▶ **GOAL**: Write out the listing in full, matching it word for word.

__________________________________________________

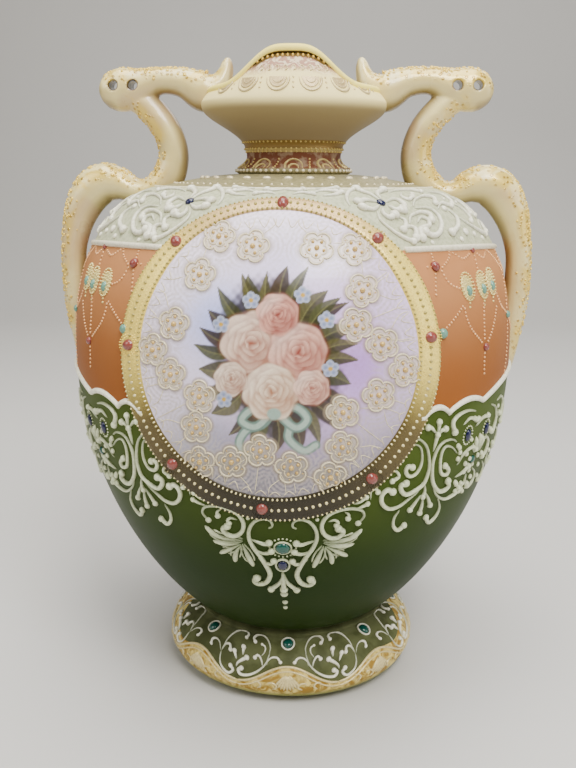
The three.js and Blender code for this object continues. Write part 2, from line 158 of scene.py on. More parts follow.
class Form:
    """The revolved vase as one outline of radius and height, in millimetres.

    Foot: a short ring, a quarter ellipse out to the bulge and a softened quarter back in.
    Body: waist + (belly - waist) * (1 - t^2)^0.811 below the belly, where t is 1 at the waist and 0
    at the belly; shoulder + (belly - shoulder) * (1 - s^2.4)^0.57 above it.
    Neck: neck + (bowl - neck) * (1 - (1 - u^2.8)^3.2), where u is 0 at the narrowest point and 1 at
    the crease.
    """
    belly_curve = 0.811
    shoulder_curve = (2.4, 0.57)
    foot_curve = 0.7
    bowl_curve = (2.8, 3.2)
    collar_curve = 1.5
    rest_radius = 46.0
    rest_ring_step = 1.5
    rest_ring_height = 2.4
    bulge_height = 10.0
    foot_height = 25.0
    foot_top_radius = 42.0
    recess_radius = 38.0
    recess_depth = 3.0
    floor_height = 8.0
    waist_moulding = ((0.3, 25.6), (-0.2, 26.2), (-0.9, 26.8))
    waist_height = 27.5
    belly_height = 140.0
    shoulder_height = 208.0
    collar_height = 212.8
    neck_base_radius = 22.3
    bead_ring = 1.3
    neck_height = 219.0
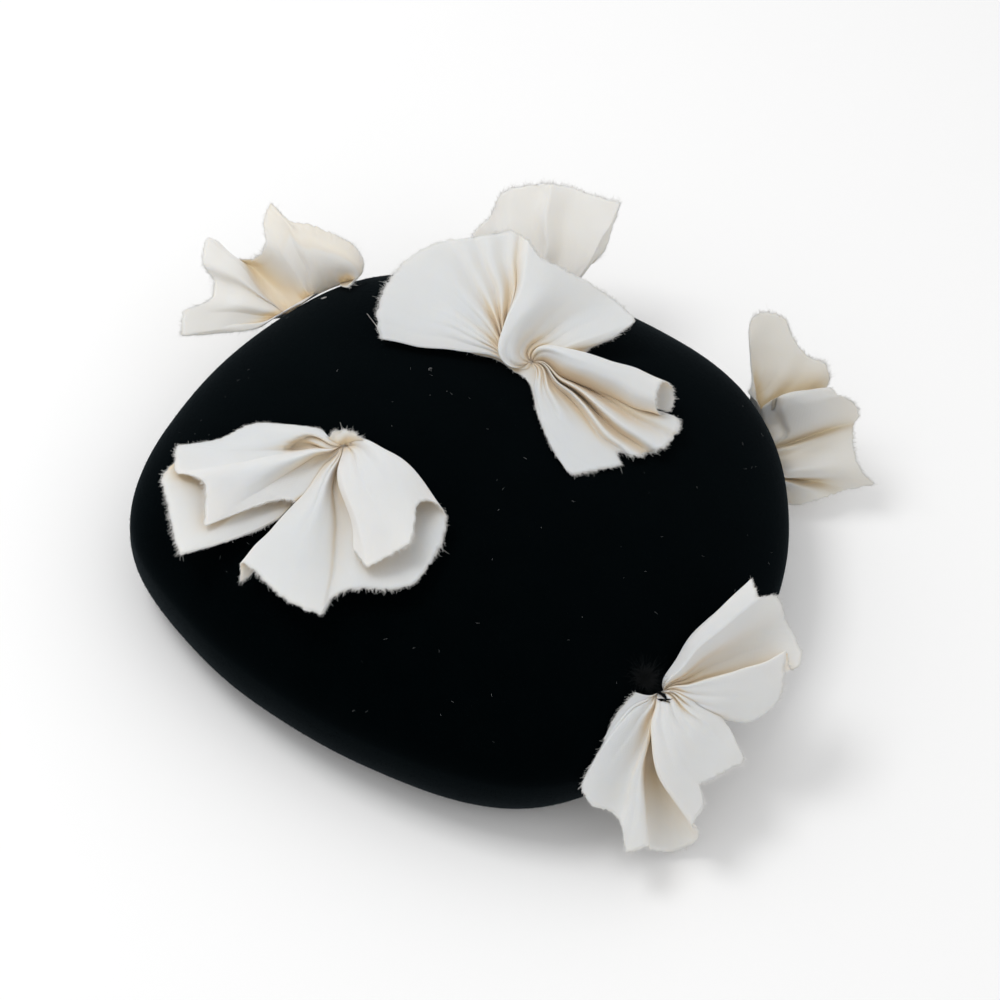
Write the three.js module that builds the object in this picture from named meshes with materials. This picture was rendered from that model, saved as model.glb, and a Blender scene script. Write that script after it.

__________________________________________________

▶ **EXERCISE OUTPUT**:
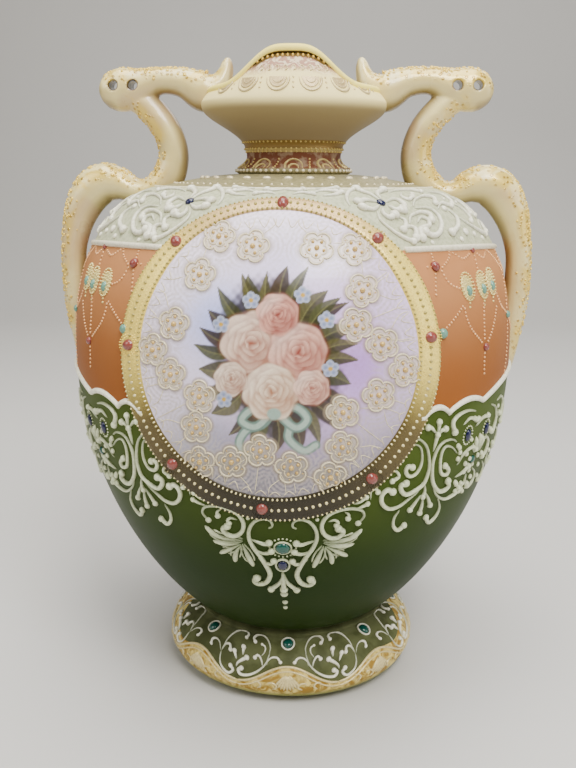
The three.js and Blender code for this object continues. Write part 2, from line 158 of scene.py on. More parts follow.
class Form:
    """The revolved vase as one outline of radius and height, in millimetres.

    Foot: a short ring, a quarter ellipse out to the bulge and a softened quarter back in.
    Body: waist + (belly - waist) * (1 - t^2)^0.811 below the belly, where t is 1 at the waist and 0
    at the belly; shoulder + (belly - shoulder) * (1 - s^2.4)^0.57 above it.
    Neck: neck + (bowl - neck) * (1 - (1 - u^2.8)^3.2), where u is 0 at the narrowest point and 1 at
    the crease.
    """
    belly_curve = 0.811
    shoulder_curve = (2.4, 0.57)
    foot_curve = 0.7
    bowl_curve = (2.8, 3.2)
    collar_curve = 1.5
    rest_radius = 46.0
    rest_ring_step = 1.5
    rest_ring_height = 2.4
    bulge_height = 10.0
    foot_height = 25.0
    foot_top_radius = 42.0
    recess_radius = 38.0
    recess_depth = 3.0
    floor_height = 8.0
    waist_moulding = ((0.3, 25.6), (-0.2, 26.2), (-0.9, 26.8))
    waist_height = 27.5
    belly_height = 140.0
    shoulder_height = 208.0
    collar_height = 212.8
    neck_base_radius = 22.3
    bead_ring = 1.3
    neck_height = 219.0
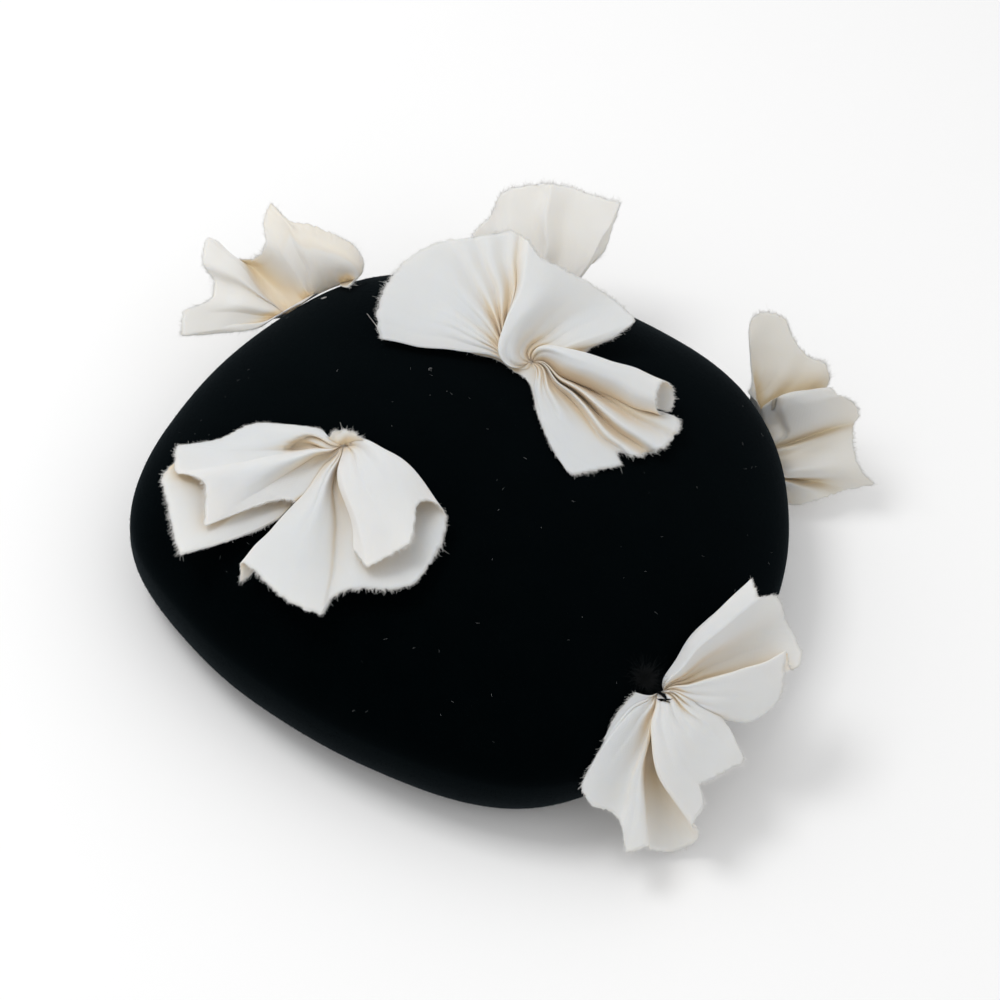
Write the three.js module that builds the object in this picture from named meshes with materials. This picture was rendered from that model, saved as model.glb, and a Blender scene script. Write that script after it.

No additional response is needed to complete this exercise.